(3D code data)
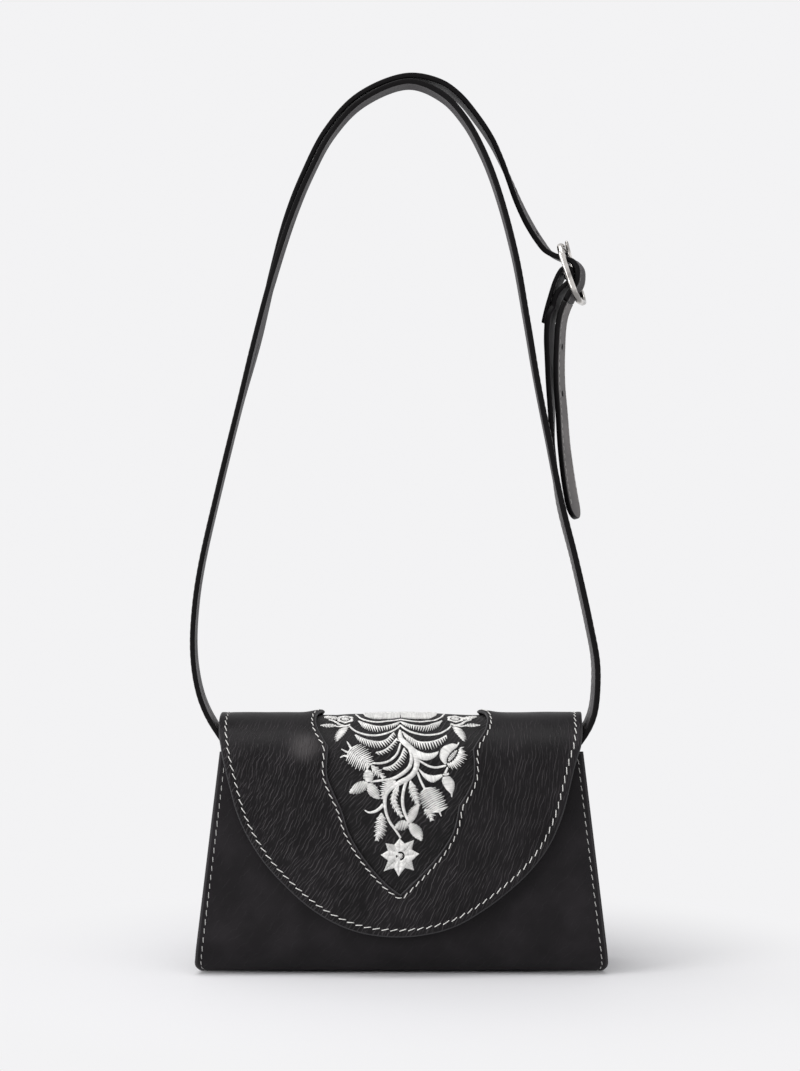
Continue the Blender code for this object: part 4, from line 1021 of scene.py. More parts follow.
def make_bag_lining():
    """The thin cloth bag that hangs inside, with softly creased walls."""
    depth = BODY_THICKNESS + GAP
    points, faces, flat = [], [], []
    layers = []
    for layer, added in enumerate((0.0, LINING_THICKNESS)):
        inset, floor = depth + added, LINING_FLOOR + added
        back = GUSSET_THICKNESS + GAP + added
        section = body_line(inset, FRONT_TOP - LINING_RIM_BACK, BACK_TOP - LINING_RIM_BACK)
        section = even(np.maximum(section, (-1.0, floor)), 2.0 * MM)
        columns = np.linspace(-1, 1, 60)
        inner = np.gradient(section, axis=0)
        inner /= np.linalg.norm(inner, axis=1, keepdims=True)
        grid = np.empty((len(section), len(columns)), int)
        for i, (y, z) in enumerate(section):
            half = gusset_face(z) - back
            soft = eased((z - 12 * MM) / (25 * MM)) * eased((FRONT_TOP - z) / (20 * MM))
            for j, t in enumerate(columns):
                uneven = 1 + noise.noise(Vector((t * 7, z * 45, 3 + (y > 0) * 5)))
                fold = 0.5 * MM * soft * uneven * (1 - t**4)
                grid[i, j] = len(points)
                points.append((half * t, y - inner[i, 1] * fold, z + inner[i, 0] * fold))
                flat.append((half * t, i * 2.0 * MM, 0))
        for i in range(len(section) - 1):
            for j in range(len(columns) - 1):
                quad = (grid[i, j], grid[i, j + 1], grid[i + 1, j + 1], grid[i + 1, j])
                faces.append(quad if layer else quad[::-1])
        rows = len(section)
        for column, turn in ((0, layer == 0), (-1, layer == 1)):
            for i in range(rows // 2 - 1):
                low, high = rows - 1 - i, rows - 2 - i
                quad = (grid[i, column], grid[i + 1, column], grid[high, column], grid[low, column])
                faces.append(quad if turn else quad[::-1])
        layers.append(grid)
    outer, within = layers
    for k in (0, -1):
        for j in range(outer.shape[1] - 1):
            quad = (outer[k, j], outer[k, j + 1], within[k, j + 1], within[k, j])
            faces.append(quad if k else quad[::-1])
    return add_mesh("bag_lining_cloth", points, faces, LOOKS["cloth"], {"leather": np.array(flat)})


bag_lining = make_bag_lining()
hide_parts("lining")
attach(bag_lining, "root")

# Flap

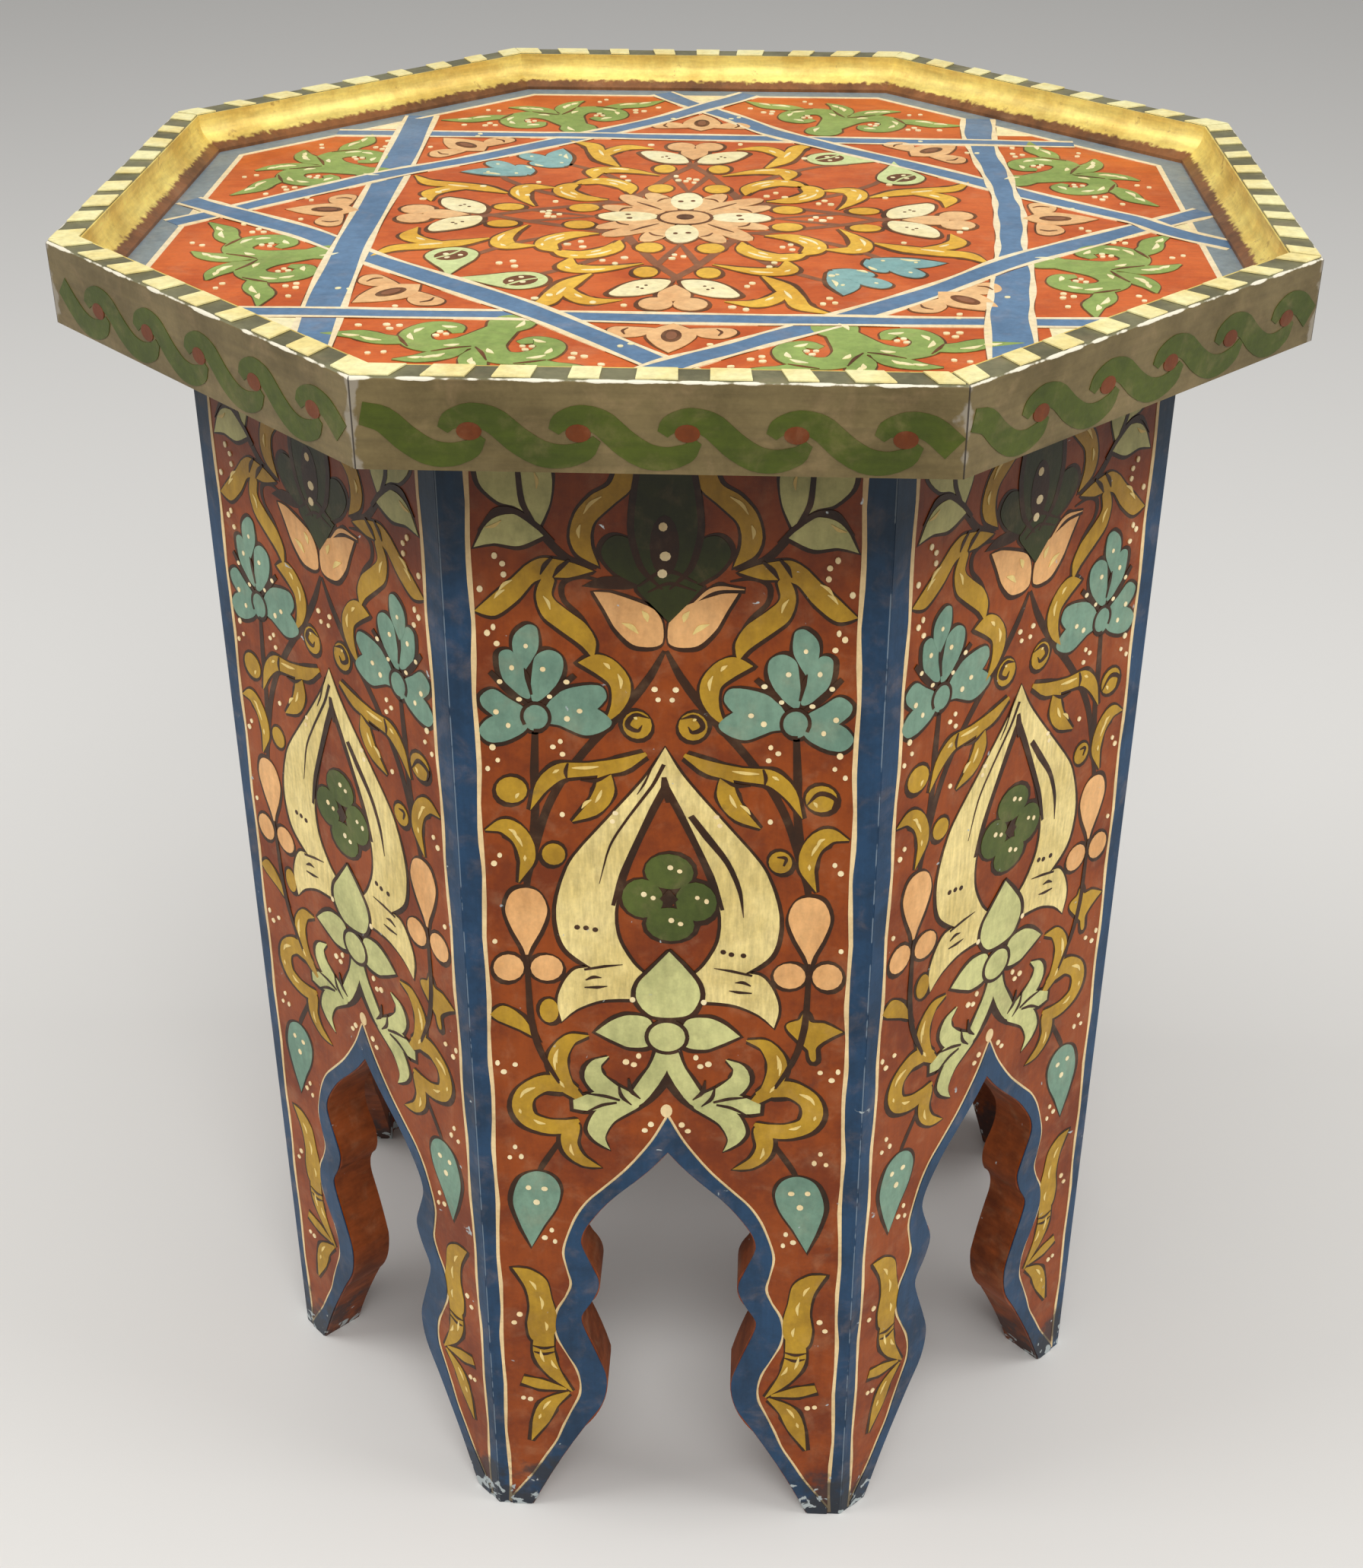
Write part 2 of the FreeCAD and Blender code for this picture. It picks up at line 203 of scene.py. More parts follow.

**EXERCISE BRIEF**
Each line above must be printed exactly as it appears.

**FINISHED TASK**
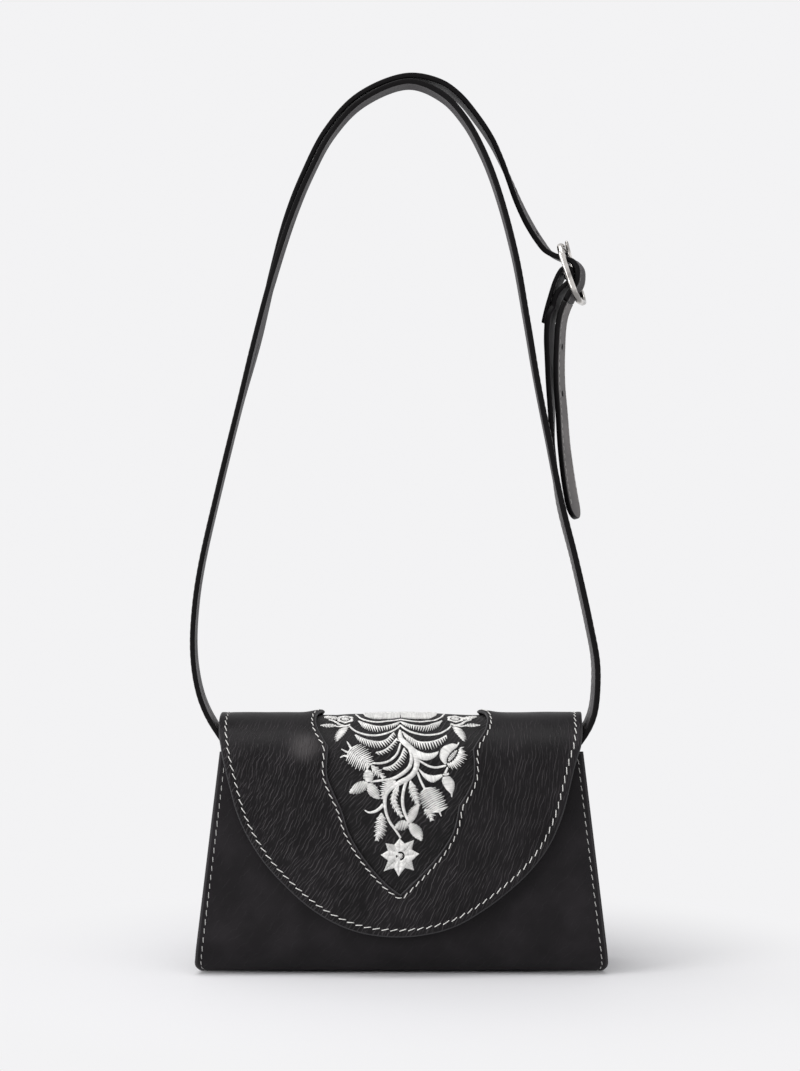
Continue the Blender code for this object: part 4, from line 1021 of scene.py. More parts follow.
def make_bag_lining():
    """The thin cloth bag that hangs inside, with softly creased walls."""
    depth = BODY_THICKNESS + GAP
    points, faces, flat = [], [], []
    layers = []
    for layer, added in enumerate((0.0, LINING_THICKNESS)):
        inset, floor = depth + added, LINING_FLOOR + added
        back = GUSSET_THICKNESS + GAP + added
        section = body_line(inset, FRONT_TOP - LINING_RIM_BACK, BACK_TOP - LINING_RIM_BACK)
        section = even(np.maximum(section, (-1.0, floor)), 2.0 * MM)
        columns = np.linspace(-1, 1, 60)
        inner = np.gradient(section, axis=0)
        inner /= np.linalg.norm(inner, axis=1, keepdims=True)
        grid = np.empty((len(section), len(columns)), int)
        for i, (y, z) in enumerate(section):
            half = gusset_face(z) - back
            soft = eased((z - 12 * MM) / (25 * MM)) * eased((FRONT_TOP - z) / (20 * MM))
            for j, t in enumerate(columns):
                uneven = 1 + noise.noise(Vector((t * 7, z * 45, 3 + (y > 0) * 5)))
                fold = 0.5 * MM * soft * uneven * (1 - t**4)
                grid[i, j] = len(points)
                points.append((half * t, y - inner[i, 1] * fold, z + inner[i, 0] * fold))
                flat.append((half * t, i * 2.0 * MM, 0))
        for i in range(len(section) - 1):
            for j in range(len(columns) - 1):
                quad = (grid[i, j], grid[i, j + 1], grid[i + 1, j + 1], grid[i + 1, j])
                faces.append(quad if layer else quad[::-1])
        rows = len(section)
        for column, turn in ((0, layer == 0), (-1, layer == 1)):
            for i in range(rows // 2 - 1):
                low, high = rows - 1 - i, rows - 2 - i
                quad = (grid[i, column], grid[i + 1, column], grid[high, column], grid[low, column])
                faces.append(quad if turn else quad[::-1])
        layers.append(grid)
    outer, within = layers
    for k in (0, -1):
        for j in range(outer.shape[1] - 1):
            quad = (outer[k, j], outer[k, j + 1], within[k, j + 1], within[k, j])
            faces.append(quad if k else quad[::-1])
    return add_mesh("bag_lining_cloth", points, faces, LOOKS["cloth"], {"leather": np.array(flat)})


bag_lining = make_bag_lining()
hide_parts("lining")
attach(bag_lining, "root")

# Flap

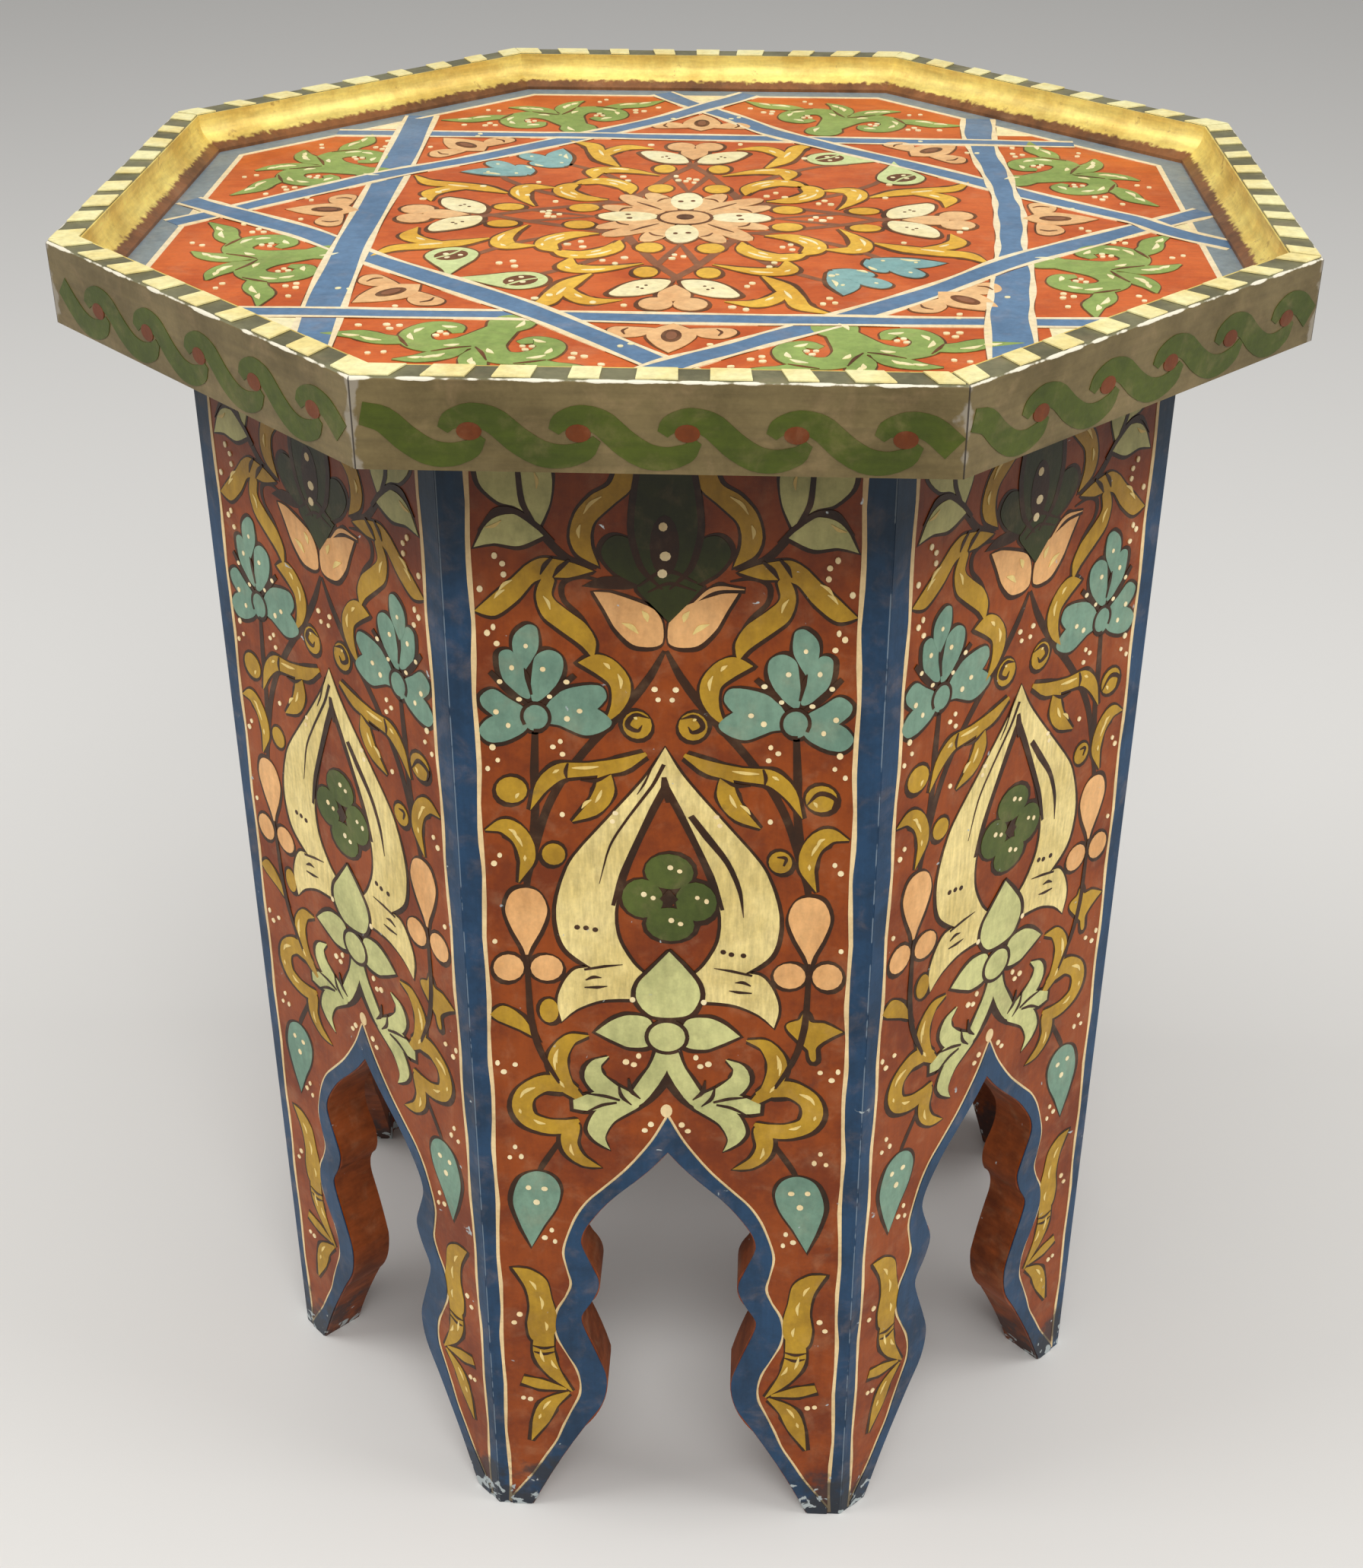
Write part 2 of the FreeCAD and Blender code for this picture. It picks up at line 203 of scene.py. More parts follow.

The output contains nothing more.